Old Tim pushed him off his lap. Isaac huddled near the door. He realized now that Dermott didn't care to have him dead. They drove him back to the Shelbourne, and picked him out of the car. The doorman smiled at Tim.

“He's a bit soused,” Timothy said. “One jar too many.”

The doorman helped Isaac into the hotel.

Part

Three

14

T
IGER
John Rathgar became the forgotten man at his club. There were peculiar goings-on inside the Dingle. Irishmen appeared and disappeared without so much as a whisper to the PC. Some of them were lads from the Retired Sergeants Association who had sworn themselves to Chief Inspector McNeill. They wore derbies instead of eight-piece caps. McNeill had swallowed them up. John couldn't get a word out of the boyos. They wouldn't sing in his presence. Those wild geese, retired sergeants and Sons of Dingle Bay, had old boarding passes in their vest pockets. They shuttled between Ireland and Ameriky without telling John.

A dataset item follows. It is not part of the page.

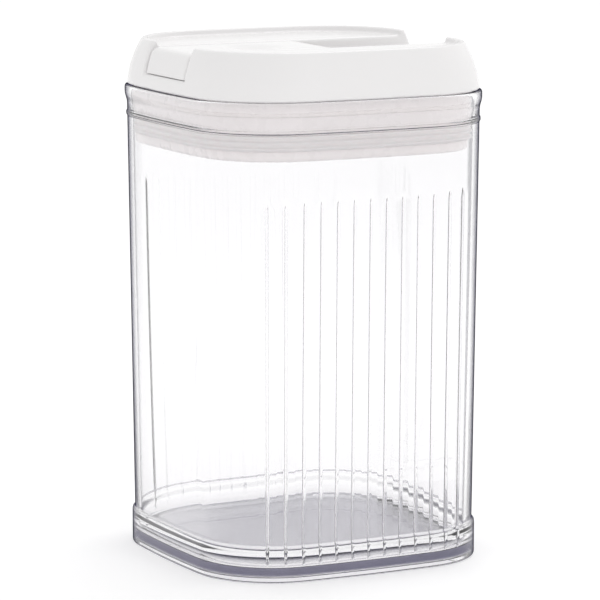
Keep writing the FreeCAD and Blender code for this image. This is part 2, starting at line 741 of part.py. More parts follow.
def check_document():
    doc.recompute()
    for thing in doc.Objects:
        if "Invalid" in thing.State or "Error" in thing.State:
            raise RuntimeError(f"{thing.Name} did not recompute: {thing.State}")


def export(parts):
    check_document()
    os.makedirs("parts", exist_ok=True)
    for part in parts:
        shape = part.Shape
        if shape.isNull() or not shape.isValid():
            raise RuntimeError(f"{part.Label} has a bad shape")
        shape.exportStep(os.path.join("parts", f"{part.Label}.step"))
        print(part.Label, len(shape.Solids), round(shape.Volume, 1), shape.BoundBox)


export([
    make_jar(), make_lid_cover(), make_lid_chassis(), make_wear_plate(), make_stem_bush(),
    make_seal_ring(), make_return_spring(), make_chassis_screws(), make_lever_bumpers(),
    make_compression_plate(), make_pull_stem(), make_stem_o_ring(), make_stem_screw(),
    make_sealing_washer(), make_plate_cap(), make_spring_seat(),
    make_flip_lever(), make_lever_liner(), make_hinge_pin(), make_pin_clips(),
])
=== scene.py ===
import math
from types import SimpleNamespace

import bmesh
import bpy
import numpy as np
from bpy.props import FloatProperty, FloatVectorProperty, IntProperty, PointerProperty
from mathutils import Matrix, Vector


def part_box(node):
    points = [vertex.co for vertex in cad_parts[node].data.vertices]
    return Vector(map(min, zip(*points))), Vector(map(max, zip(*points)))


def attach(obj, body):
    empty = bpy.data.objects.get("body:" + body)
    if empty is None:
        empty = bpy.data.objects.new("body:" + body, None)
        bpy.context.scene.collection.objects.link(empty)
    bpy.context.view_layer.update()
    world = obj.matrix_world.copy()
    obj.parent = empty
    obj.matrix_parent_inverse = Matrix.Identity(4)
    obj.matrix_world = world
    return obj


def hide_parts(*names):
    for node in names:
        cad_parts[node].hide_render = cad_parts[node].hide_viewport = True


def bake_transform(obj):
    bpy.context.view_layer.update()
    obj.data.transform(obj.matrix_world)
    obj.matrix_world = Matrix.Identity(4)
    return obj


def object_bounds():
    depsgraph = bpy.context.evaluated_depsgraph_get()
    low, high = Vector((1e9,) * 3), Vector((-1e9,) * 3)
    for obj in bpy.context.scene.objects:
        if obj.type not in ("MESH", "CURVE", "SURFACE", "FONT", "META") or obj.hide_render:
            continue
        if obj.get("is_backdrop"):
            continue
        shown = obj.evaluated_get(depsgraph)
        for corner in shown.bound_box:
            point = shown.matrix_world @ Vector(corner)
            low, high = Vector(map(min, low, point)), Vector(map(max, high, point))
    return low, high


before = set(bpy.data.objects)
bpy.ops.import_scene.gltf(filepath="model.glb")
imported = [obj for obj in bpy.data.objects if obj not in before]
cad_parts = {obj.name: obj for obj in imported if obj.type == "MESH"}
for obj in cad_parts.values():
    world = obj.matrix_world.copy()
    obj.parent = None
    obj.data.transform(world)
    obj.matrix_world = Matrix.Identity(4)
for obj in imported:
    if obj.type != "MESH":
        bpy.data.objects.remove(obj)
CAD_LOW, CAD_HIGH = (corner.copy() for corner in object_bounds())

bl_info = {
    "name": "Food canister",
    "version": (1, 0, 0),
    "blender": (4, 5, 0),
    "location": "View3D > Sidebar > Canister",
    "description": "Builds a clear square canister with a flip-lever lid around its engineering model",
    "category": "Add Mesh",
}

MM = 0.001


# ---- places read from the frame, in mm

def low(node):
    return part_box(node)[0] / MM


def high(node):
    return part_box(node)[1] / MM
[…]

He was reduced to a ceremonial piece, with his handsome profile and his straw hair. He would arrive at the funeral of a slain cop, hug the widow, give his hellos to the padre. He would hang ribbons on female detectives who had fired their guns at some nigger thief. He would shake his jaw and pronounce statistics of doom at the closing of a precinct.

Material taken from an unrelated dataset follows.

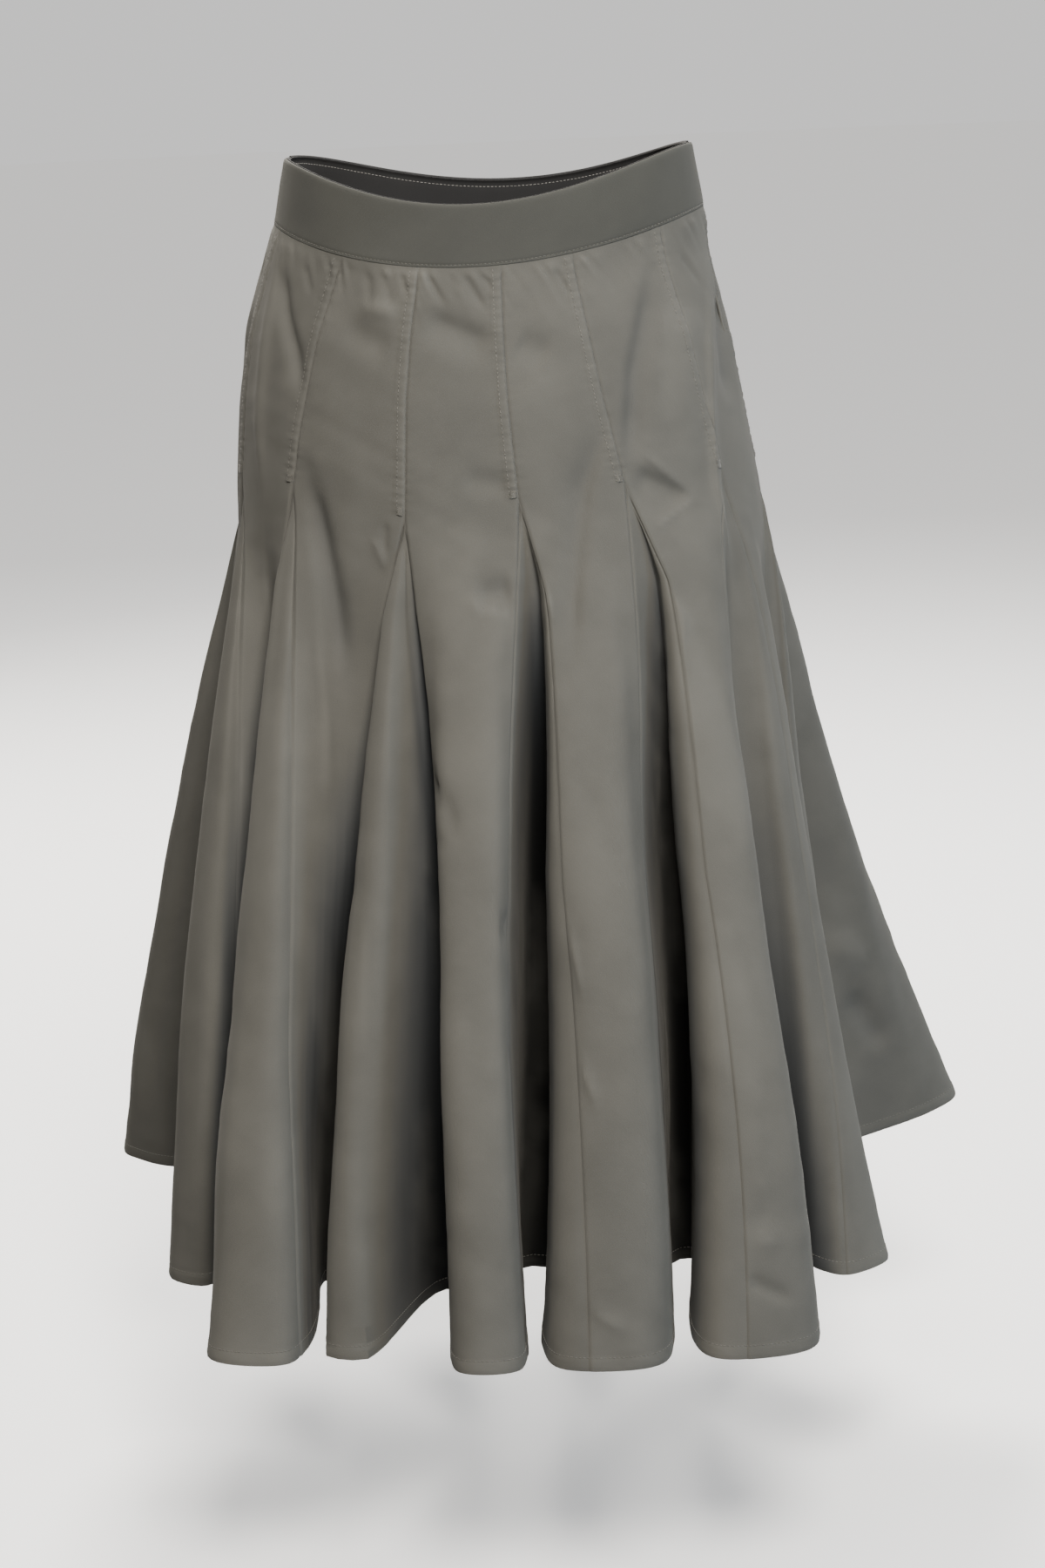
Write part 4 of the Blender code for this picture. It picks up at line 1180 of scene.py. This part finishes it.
def hem_line(cloth):
    """Line of the hem's stitching once round, and its normals."""
    columns = np.arange(cloth.points.shape[1] + 1, dtype=float)
    near = columns.astype(int) % cloth.points.shape[1]
    above = cloth.above_hem[::-1, near]
    index = np.arange(len(above))
    rows = np.array([len(above) - 1 - np.interp(HEM_STITCH, line, index) for line in above.T])
    return cloth.at(cloth.outer, rows, columns), cloth.at(cloth.normals, rows, columns)


def fell_columns(cloth, number):
    """Column of the topstitching beside the seam after a gore, for each row down to the apex."""
    span = panel_columns("gore", number)
    inset = cloth.from_right[1:HIP_ROWS + 1][:, span[1:-1]][:, ::-1]
    return span[-2] - np.array([np.interp(FELL_STITCH, line, np.arange(len(line))) for line in inset])


def fell_line(cloth, number):
    """Line of the topstitching beside the seam after a gore, from the band foot to the apex."""
    rows = np.arange(1, HIP_ROWS + 1, dtype=float)
    columns = fell_columns(cloth, number)
    return cloth.at(cloth.outer, rows, columns), cloth.at(cloth.normals, rows, columns)


# Setting

def aim(place, target):
    """Matrix that stands at place and looks at target, with +Z up."""
    heading = Vector(target) - Vector(place)
    return Matrix.Translation(place) @ heading.to_track_quat("-Z", "Y").to_matrix().to_4x4()


def make_light(name, place, size, power, colour):
    """Round soft light at a place, turned towards the middle of the skirt."""
    light = bpy.data.lights.new(name, "AREA")
    light.shape = "DISK"
    light.size = size
    light.energy = power
    light.color = colour
    lamp = bpy.data.objects.new(name, light)
    lamp.matrix_world = aim(place, AIM)
    bpy.context.scene.collection.objects.link(lamp)


def make_camera():
    """Camera turned by azimuth a, pitch p and roll r.

    It looks along (-sin a cos p, cos a cos p, -sin p).
    """
    a, p, r = np.radians([CAMERA_AZIMUTH, CAMERA_PITCH, CAMERA_ROLL])
    heading = np.array([-np.sin(a) * np.cos(p), np.cos(a) * np.cos(p), -np.sin(p)])
    level = np.array([np.cos(a), np.sin(a), 0])
    upright = np.cross(level, heading)
    right = level * np.cos(r) + upright * np.sin(r)
    up = upright * np.cos(r) - level * np.sin(r)
    lens = bpy.data.cameras.new("camera")
    lens.lens = CAMERA_LENS
    lens.sensor_width = 36
    camera = bpy.data.objects.new("camera", lens)
    turned = Matrix(np.column_stack([right, up, -heading]).tolist()).to_4x4()
    camera.matrix_world = Matrix.Translation(CAMERA_PLACE) @ turned
    bpy.context.scene.collection.objects.link(camera)
    bpy.context.scene.camera = camera


def make_floor():
    """Plain pale floor, a little lit from within, so that no horizon shows."""
    turns = np.linspace(0, 2 * np.pi, 96, endpoint=False)
    ring = np.column_stack([plan_point(np.degrees(turns), FLOOR_RADIUS), FLOOR_LEVEL + 0 * turns])
    mesh = bpy.data.meshes.new("floor")
    mesh.from_pydata(ring.tolist(), [], [list(range(len(turns)))])
    paint = Finish("floor paint", (0.90, 0.90, 0.90), 0.9, Specular_IOR_Level=0.1,
                   Emission_Color=(1.0, 0.99, 0.98, 1), Emission_Strength=0.38)
    grain = paint.noise(paint.add("ShaderNodeTexCoord", output=3), 3.0)
    paint.set("Base Color", paint.mix(grain, (0.89, 0.89, 0.89), (0.91, 0.91, 0.91)))
    mesh.materials.append(paint.material)
    floor = bpy.data.objects.new("floor", mesh)
    floor.visible_diffuse = False
    bpy.context.scene.collection.objects.link(floor)


def make_overhead():
    """Soft light from above and slightly from the front."""
    overhead = bpy.data.lights.new("overhead", "SUN")
    overhead.energy = 1.4
    overhead.angle = np.radians(50)
    overhead.color = (1.0, 0.98, 0.95)
    lamp = bpy.data.objects.new("overhead", overhead)
    lamp.rotation_euler = (np.radians(12), 0, 0)
    bpy.context.scene.collection.objects.link(lamp)


def make_surround():
    """Pale to the eye, as the floor is, and dim as a light, so that the folds stay dark."""
    world = bpy.data.worlds.new("surround")
    world.use_nodes = True
    nodes, links = world.node_tree.nodes, world.node_tree.links
    dim = nodes["Background"]
    dim.inputs[0].default_value = (1.0, 0.96, 0.92, 1)
    dim.inputs[1].default_value = 0.07
    pale = nodes.new("ShaderNodeBackground")
    pale.inputs[0].default_value = (1.0, 0.99, 0.98, 1)
    pale.inputs[1].default_value = 0.84
    seen = nodes.new("ShaderNodeLightPath")
    mix = nodes.new("ShaderNodeMixShader")
    links.new(seen.outputs["Is Camera Ray"], mix.inputs[0])
    links.new(dim.outputs[0], mix.inputs[1])
    links.new(pale.outputs[0], mix.inputs[2])
    links.new(mix.outputs[0], nodes["World Output"].inputs[0])
    bpy.context.scene.world = world


def main():
    """Setting, finishes, panels with their sewing, band, facing, hem and zip."""
    make_camera()
    make_floor()
    make_surround()
    for light in LIGHTS:
        make_light(*light)
    make_overhead()
    cotton = cloth_finish("cotton twill", COTTON, COTTON_RIB, 0.15)
    # Band's cotton: the same cotton painted darker, as painted shade
    band_cotton_in_painted_shade = cloth_finish("cotton twill of the band in painted shade", BAND_COTTON_IN_PAINTED_SHADE, COTTON_RIB, 0.15)
    facing = cloth_finish("facing cloth", FACING, FACING_RIB, 0.1)
    thread = thread_finish("cotton thread", THREAD_COLOUR)
    pale_thread = thread_finish("facing thread", FACING_THREAD_COLOUR)
    metal = metal_finish()
    cloth = dress_cloth(Cloth())
    for number in range(1, len(GODETS) + 1):
        line, upright = fell_line(cloth, number)
        sewing = [make_stitches(f"seam_stitches_{number:02d}", line, upright, thread),
                  make_bar_tack(cloth, number, thread)]
        for kind, with_pieces in (("gore", sewing), ("godet", [])):
            piece, outer = make_panel(cloth, kind, number, cotton)
            width = np.linalg.norm(np.diff(outer, axis=1), axis=-1).sum(axis=1).max()
            length = length_along(outer[:, outer.shape[1] // 2])[-1]
            round(panel_area(outer), 4)
            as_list(with_pieces)
    for piece, rows in make_band(band_cotton_in_painted_shade, thread) + make_facing(facing, pale_thread):
        length = length_along(rows[BAND_MEASURED_ROW])[-1]
    hem, upright = hem_line(cloth)
    make_stitches("hem_stitches", hem, upright, thread)
    make_zip_coil(thread)
    make_zip_pull(metal)
    for node, finish in (("zip", cotton), ("zip_slider", metal)):
        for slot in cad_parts[node].material_slots:
            slot.material = finish


main()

Otherwise he was at his club, sitting in a corner with bankbooks in his pocket. He knew the names by heart.
Gertrude MacDowell. Nosey Flynn. Molly and/or Leopold Bloom …
Where was Jamey O'Toole that would show up at the Mayor's house with a bankbook for John? Should he cry to Dennis Mangen, the Special State Pros?
Dennis, find me this O'Toole. I'm lonely for the names in a little book
. Why were his brothers at the Dingle so secretive? Were they frightened of the great god Dennis? Couldn't they come to John? He was their headman, the
first
Son, and the Commissioner of Police.

15

M
OSES
Herzog arrived at Kennedy. He tore his passport to bits. A king and a worm had broken the First Dep. He got out of Dublin with his tail in his ass.

Isaac hid out at his hotel. Phone calls were coming in from his office. Isaac went down to Centre Street, where he could sit in the dark, listen to the scurry of the rats. The cops on duty at the old Headquarters were genuflecting to him. Why? They'd never missed him before. They had a certain terror in their eyes, an awe of him. A miracle passed while Isaac was in Dublin doing futile work. Mayor Sam had won the primary from his hospital bed. He'd smacked Rebecca between the eyes. The Irish came out for Becky Karp, but the “blues” and the Yids went for Mayor Sam. Isaac was lord of the primaries. He'd gathered in the votes for Sam with his talks in the synagogues, his lectures in the clubs. The Dublin idiot, Isaac Sidel, owned New York City.